===== Dataset section

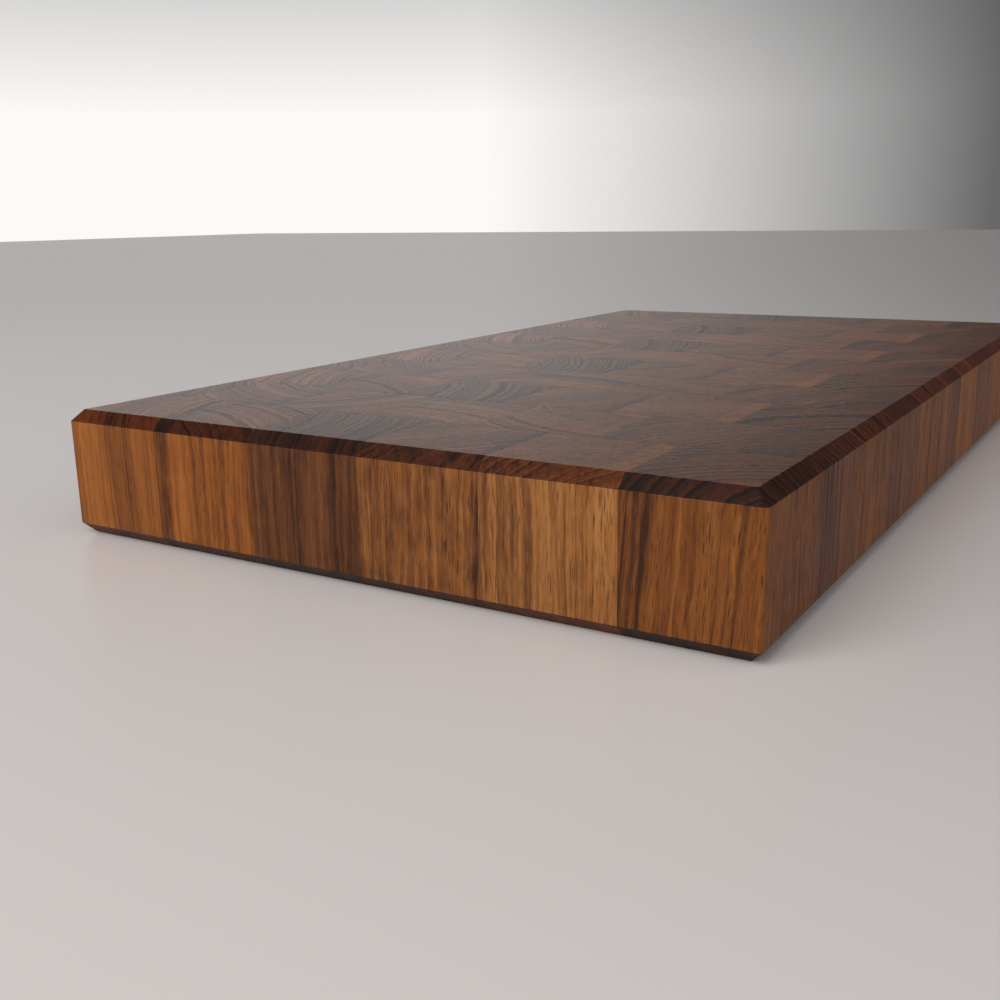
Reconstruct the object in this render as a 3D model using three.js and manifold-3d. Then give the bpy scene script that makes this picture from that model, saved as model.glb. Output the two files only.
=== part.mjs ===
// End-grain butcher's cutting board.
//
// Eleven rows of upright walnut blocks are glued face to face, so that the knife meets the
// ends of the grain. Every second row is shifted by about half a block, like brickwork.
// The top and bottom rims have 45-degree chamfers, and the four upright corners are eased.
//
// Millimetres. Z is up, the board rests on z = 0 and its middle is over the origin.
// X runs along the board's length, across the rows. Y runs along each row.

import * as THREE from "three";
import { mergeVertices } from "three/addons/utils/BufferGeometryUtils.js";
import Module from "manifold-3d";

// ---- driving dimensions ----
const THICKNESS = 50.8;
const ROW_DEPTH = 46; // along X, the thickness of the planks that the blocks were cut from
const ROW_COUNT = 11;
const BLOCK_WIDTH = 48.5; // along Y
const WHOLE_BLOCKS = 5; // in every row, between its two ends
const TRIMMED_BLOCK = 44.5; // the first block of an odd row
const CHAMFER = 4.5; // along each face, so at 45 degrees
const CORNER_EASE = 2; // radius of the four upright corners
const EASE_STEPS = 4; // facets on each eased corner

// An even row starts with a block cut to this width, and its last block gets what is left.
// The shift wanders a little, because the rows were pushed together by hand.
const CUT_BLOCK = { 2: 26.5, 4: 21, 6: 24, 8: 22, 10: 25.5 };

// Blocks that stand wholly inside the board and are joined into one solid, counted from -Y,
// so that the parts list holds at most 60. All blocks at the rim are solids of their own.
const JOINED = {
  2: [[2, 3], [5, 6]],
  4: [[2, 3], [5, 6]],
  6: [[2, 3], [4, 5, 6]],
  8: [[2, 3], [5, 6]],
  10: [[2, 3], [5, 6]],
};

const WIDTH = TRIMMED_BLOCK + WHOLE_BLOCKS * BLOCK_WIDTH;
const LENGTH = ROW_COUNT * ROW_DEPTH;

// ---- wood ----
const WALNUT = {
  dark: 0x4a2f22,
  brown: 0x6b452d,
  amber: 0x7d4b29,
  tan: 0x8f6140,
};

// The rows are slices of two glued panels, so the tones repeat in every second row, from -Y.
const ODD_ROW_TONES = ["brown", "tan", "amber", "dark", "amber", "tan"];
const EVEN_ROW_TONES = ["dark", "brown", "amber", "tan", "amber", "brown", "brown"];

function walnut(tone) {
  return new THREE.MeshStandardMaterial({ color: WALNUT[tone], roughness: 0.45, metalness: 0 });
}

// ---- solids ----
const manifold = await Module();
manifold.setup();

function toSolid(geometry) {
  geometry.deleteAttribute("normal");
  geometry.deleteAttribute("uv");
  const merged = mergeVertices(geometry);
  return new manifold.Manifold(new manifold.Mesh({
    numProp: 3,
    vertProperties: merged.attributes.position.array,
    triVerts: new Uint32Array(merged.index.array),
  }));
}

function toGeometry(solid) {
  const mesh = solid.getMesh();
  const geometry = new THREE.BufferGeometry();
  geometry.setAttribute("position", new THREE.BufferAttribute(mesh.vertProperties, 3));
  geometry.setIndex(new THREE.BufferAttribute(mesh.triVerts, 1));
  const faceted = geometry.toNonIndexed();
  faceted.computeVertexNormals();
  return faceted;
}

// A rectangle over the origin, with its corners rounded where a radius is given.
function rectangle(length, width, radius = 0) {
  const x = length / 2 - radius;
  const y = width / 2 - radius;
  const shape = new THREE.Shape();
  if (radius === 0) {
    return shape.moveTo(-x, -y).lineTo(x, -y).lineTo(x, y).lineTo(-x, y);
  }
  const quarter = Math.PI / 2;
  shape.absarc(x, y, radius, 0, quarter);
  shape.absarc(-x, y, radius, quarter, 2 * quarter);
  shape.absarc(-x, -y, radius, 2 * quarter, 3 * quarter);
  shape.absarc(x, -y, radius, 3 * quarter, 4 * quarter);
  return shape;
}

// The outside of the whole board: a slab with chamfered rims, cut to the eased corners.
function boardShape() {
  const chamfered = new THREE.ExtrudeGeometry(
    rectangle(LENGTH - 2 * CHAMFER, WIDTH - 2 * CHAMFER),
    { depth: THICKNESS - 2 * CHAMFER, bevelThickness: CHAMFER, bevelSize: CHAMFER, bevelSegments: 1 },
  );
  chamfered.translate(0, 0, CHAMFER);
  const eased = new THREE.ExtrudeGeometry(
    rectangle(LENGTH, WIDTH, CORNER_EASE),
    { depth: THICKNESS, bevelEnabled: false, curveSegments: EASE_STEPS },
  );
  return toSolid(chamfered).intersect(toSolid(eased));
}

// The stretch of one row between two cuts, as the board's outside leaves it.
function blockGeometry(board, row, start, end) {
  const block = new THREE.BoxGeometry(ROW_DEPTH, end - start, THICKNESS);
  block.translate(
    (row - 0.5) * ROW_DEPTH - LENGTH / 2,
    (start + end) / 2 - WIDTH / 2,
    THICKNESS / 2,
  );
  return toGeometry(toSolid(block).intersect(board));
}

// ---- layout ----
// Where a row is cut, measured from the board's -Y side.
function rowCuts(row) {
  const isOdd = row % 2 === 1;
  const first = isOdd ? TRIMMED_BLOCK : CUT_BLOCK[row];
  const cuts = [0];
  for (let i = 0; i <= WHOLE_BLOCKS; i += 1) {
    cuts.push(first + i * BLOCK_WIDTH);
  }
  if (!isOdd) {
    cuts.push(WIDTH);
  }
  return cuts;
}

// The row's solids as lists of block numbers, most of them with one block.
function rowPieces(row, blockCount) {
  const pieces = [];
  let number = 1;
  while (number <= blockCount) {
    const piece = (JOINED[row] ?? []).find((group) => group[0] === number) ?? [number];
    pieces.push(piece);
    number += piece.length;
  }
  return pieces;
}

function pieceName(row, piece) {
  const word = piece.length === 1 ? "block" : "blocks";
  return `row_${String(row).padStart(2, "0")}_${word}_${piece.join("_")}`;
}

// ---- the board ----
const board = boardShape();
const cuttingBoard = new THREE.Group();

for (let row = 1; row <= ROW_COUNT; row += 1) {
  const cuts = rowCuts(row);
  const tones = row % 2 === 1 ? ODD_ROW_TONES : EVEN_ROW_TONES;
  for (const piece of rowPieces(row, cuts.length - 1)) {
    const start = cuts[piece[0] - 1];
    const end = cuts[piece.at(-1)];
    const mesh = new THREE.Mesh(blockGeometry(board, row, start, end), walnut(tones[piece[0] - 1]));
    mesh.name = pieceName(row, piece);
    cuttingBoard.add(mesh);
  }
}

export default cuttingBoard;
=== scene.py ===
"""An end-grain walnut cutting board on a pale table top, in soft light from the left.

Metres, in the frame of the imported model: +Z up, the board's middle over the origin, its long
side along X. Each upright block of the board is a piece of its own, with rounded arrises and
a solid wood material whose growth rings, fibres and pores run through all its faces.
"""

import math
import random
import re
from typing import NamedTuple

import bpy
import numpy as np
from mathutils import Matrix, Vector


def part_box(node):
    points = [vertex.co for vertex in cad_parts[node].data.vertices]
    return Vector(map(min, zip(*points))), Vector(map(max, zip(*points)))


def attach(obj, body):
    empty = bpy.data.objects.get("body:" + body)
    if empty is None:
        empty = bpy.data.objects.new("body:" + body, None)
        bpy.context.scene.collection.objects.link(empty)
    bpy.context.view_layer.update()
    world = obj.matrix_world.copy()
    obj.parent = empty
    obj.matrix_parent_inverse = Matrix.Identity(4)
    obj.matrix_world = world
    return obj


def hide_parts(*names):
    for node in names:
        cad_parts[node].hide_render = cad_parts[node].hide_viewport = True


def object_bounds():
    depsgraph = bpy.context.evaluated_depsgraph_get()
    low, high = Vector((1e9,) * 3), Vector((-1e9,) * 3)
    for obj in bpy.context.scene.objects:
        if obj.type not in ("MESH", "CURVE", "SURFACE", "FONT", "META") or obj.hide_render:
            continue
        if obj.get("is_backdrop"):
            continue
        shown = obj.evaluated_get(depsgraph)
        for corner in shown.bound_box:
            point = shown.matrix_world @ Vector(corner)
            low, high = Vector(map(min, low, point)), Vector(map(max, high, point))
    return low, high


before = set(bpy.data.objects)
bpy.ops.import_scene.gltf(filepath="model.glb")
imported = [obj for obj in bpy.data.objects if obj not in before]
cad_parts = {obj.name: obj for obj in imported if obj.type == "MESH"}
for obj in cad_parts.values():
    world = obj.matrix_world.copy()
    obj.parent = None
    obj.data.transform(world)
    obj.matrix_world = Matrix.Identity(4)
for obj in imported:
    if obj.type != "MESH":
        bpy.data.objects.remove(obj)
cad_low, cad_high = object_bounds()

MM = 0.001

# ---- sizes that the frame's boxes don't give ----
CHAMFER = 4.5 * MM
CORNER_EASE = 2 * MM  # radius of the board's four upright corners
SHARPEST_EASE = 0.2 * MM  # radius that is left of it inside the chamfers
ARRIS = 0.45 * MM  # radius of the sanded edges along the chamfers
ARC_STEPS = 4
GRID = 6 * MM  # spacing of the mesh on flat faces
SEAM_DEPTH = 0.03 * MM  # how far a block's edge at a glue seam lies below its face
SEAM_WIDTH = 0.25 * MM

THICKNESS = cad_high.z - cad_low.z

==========

**Set task:** Look through the material above and print exactly the lines from the one containing "for (let row" to the one containing "point = shown.matrix_world", both included, and nothing more.

**Right answer:**
for (let row = 1; row <= ROW_COUNT; row += 1) {
  const cuts = rowCuts(row);
  const tones = row % 2 === 1 ? ODD_ROW_TONES : EVEN_ROW_TONES;
  for (const piece of rowPieces(row, cuts.length - 1)) {
    const start = cuts[piece[0] - 1];
    const end = cuts[piece.at(-1)];
    const mesh = new THREE.Mesh(blockGeometry(board, row, start, end), walnut(tones[piece[0] - 1]));
    mesh.name = pieceName(row, piece);
    cuttingBoard.add(mesh);
  }
}

export default cuttingBoard;
=== scene.py ===
"""An end-grain walnut cutting board on a pale table top, in soft light from the left.

Metres, in the frame of the imported model: +Z up, the board's middle over the origin, its long
side along X. Each upright block of the board is a piece of its own, with rounded arrises and
a solid wood material whose growth rings, fibres and pores run through all its faces.
"""

import math
import random
import re
from typing import NamedTuple

import bpy
import numpy as np
from mathutils import Matrix, Vector


def part_box(node):
    points = [vertex.co for vertex in cad_parts[node].data.vertices]
    return Vector(map(min, zip(*points))), Vector(map(max, zip(*points)))


def attach(obj, body):
    empty = bpy.data.objects.get("body:" + body)
    if empty is None:
        empty = bpy.data.objects.new("body:" + body, None)
        bpy.context.scene.collection.objects.link(empty)
    bpy.context.view_layer.update()
    world = obj.matrix_world.copy()
    obj.parent = empty
    obj.matrix_parent_inverse = Matrix.Identity(4)
    obj.matrix_world = world
    return obj


def hide_parts(*names):
    for node in names:
        cad_parts[node].hide_render = cad_parts[node].hide_viewport = True


def object_bounds():
    depsgraph = bpy.context.evaluated_depsgraph_get()
    low, high = Vector((1e9,) * 3), Vector((-1e9,) * 3)
    for obj in bpy.context.scene.objects:
        if obj.type not in ("MESH", "CURVE", "SURFACE", "FONT", "META") or obj.hide_render:
            continue
        if obj.get("is_backdrop"):
            continue
        shown = obj.evaluated_get(depsgraph)
        for corner in shown.bound_box:
            point = shown.matrix_world @ Vector(corner)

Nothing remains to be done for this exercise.